Bir dersin sonunda bir öğrencim “Bu derste beynimi salıncakta gibi hissediyorum.” demişti. Sebebini sorduğumda hem keyifli hem de sürekli hareket halinde demişti. Bu unutmadığım tariflerden birisidir.
- P4C uygulamaları için eğitim almak şart mı? Ebeveynler evde çocuklarıyla P4C uygulayabilirler mi?
Evet, P4C eğitim uzmanlığı için eğitim almak gerekiyor. Eğitim seçerken de bunun bir yolculuk olduğu unutulmamalı. Uygulamalarda felsefi soruşturma ve derinlik hedeflenmez ise bir sohbet havasında gerçekleşebilir. Bu noktayı çok önemsiyorum. ‘Çocuklar için Felsefe’ uygulaması için en az 6-8 çocuk gerekiyor.

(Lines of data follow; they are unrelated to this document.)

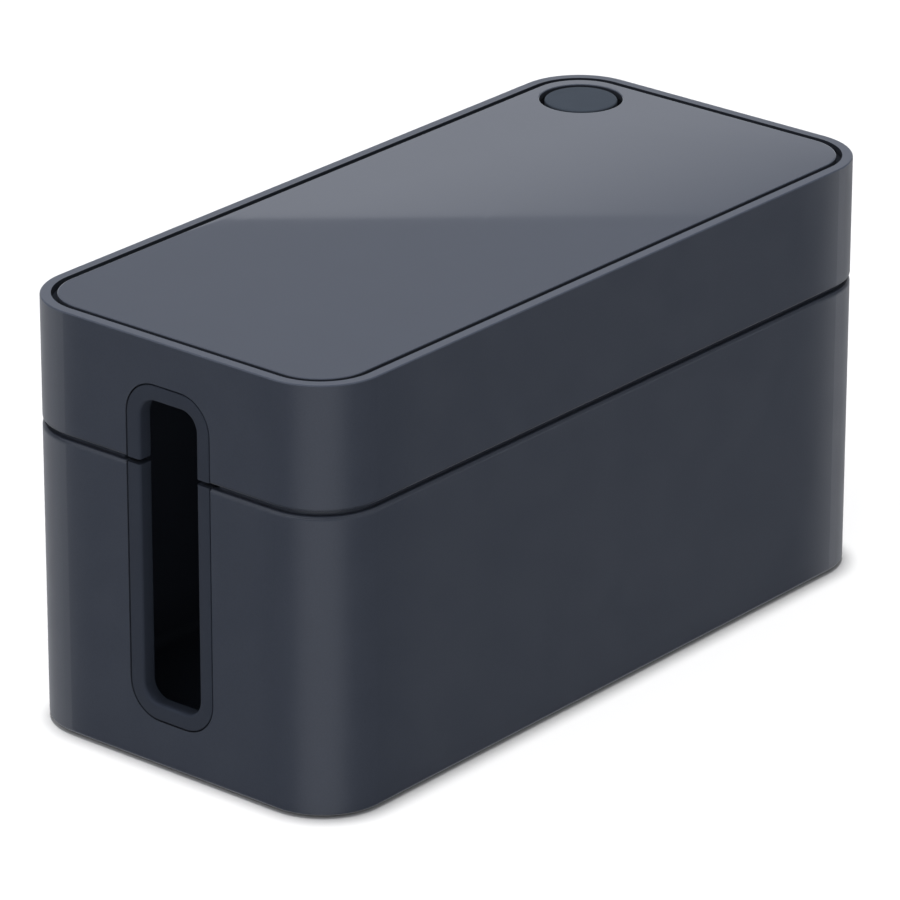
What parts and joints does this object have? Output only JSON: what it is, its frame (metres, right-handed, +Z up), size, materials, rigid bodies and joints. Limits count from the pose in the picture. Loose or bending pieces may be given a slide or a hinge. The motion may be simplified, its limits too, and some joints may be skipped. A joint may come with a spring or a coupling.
{
  "type": "cable management box",
  "caption": "Rounded rectangular tub with a lift-off lid that hides a socket strip, with soft-edged cable slots in its short ends, an inlaid mat and a plugged cable port in the lid's corner.",
  "frame": {"origin": "on the ground, under the middle of the box", "axes": "+X along the box towards the end where the lid's port is, +Y across it towards the port's side, +Z up"},
  "size_m": [0.246, 0.116, 0.128],
  "materials": {
    "shell_plastic": "fine matte moulded texture, graphite grey",
    "mat_surface": "smooth satin, graphite grey",
    "soft_trim": "matte soft touch, blue grey",
    "foot_rubber": "matte black",
    "adhesive_film": "translucent white film"
  },
  "bodies": {
    "base": {"base_tub": "shell_plastic", "slot_trim_left_lower": "soft_trim", "slot_trim_right_lower": "soft_trim", "foot_front_left": "foot_rubber", "foot_front_right": "foot_rubber", "foot_rear_left": "foot_rubber", "foot_rear_right": "foot_rubber"},
    "lid": {"lid_shell": "shell_plastic", "lid_mat": "mat_surface", "mat_adhesive": "adhesive_film", "slot_trim_left_upper": "soft_trim", "slot_trim_right_upper": "soft_trim"},
    "cap": {"port_cap": "soft_trim"}
  },
  "joints": [
    {"name": "lid_lift", "type": "slide", "parent": "base", "child": "lid", "axis": [0, 0, 1], "range_m": [0, 0.16]},
    {"name": "cap_lift", "type": "slide", "parent": "lid", "child": "cap", "axis": [0, 0, 1], "range_m": [0, 0.04]}
  ]
}
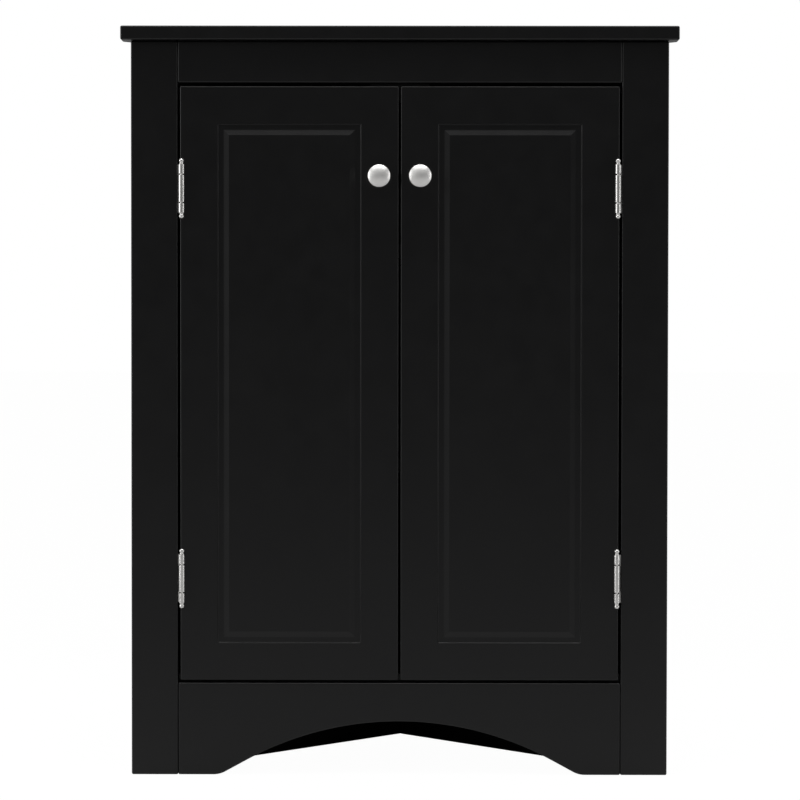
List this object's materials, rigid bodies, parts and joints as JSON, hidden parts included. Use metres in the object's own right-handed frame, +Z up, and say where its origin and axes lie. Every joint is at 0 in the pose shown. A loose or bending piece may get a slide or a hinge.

Evde bu imkân olamayacağı için evde aileler didaktik olmaktan uzak, çocuklarıyla kitap okumanın keyfini çıkarsınlar. Çocuklar anne/baba kitabı ilk kez okurken soru sorulmasından hoşlanmıyorlar, sonunu merak ediyorlar.
UCU AÇIK SORULAR ÖNEMLİ
İlk okumada soru sormayı çok önermesem de ikinci ve sonraki okumalarda (ya da kitap bittikten sonra) ucu açık sorularla küçük sorgulamalar yapılabilir. Ucu açık sorulardan kastettiğim acaba kitabı dinledi mi, anladı mı teyidinde olan sorular değil. Doğru yanlış cevabı olmayan kişiden kişiye değişebilecek sorular sorulmasını öneriyorum. Peki bu ne sağlar? Çocuk ebeveyni ile ortak bir odak sağlamış olur ve aralarındaki bağ güçlenir. Yani evde kitap okurken işin felsefe kısmından çok onlarla aramızdaki bağı kuvvetlendirebiliriz.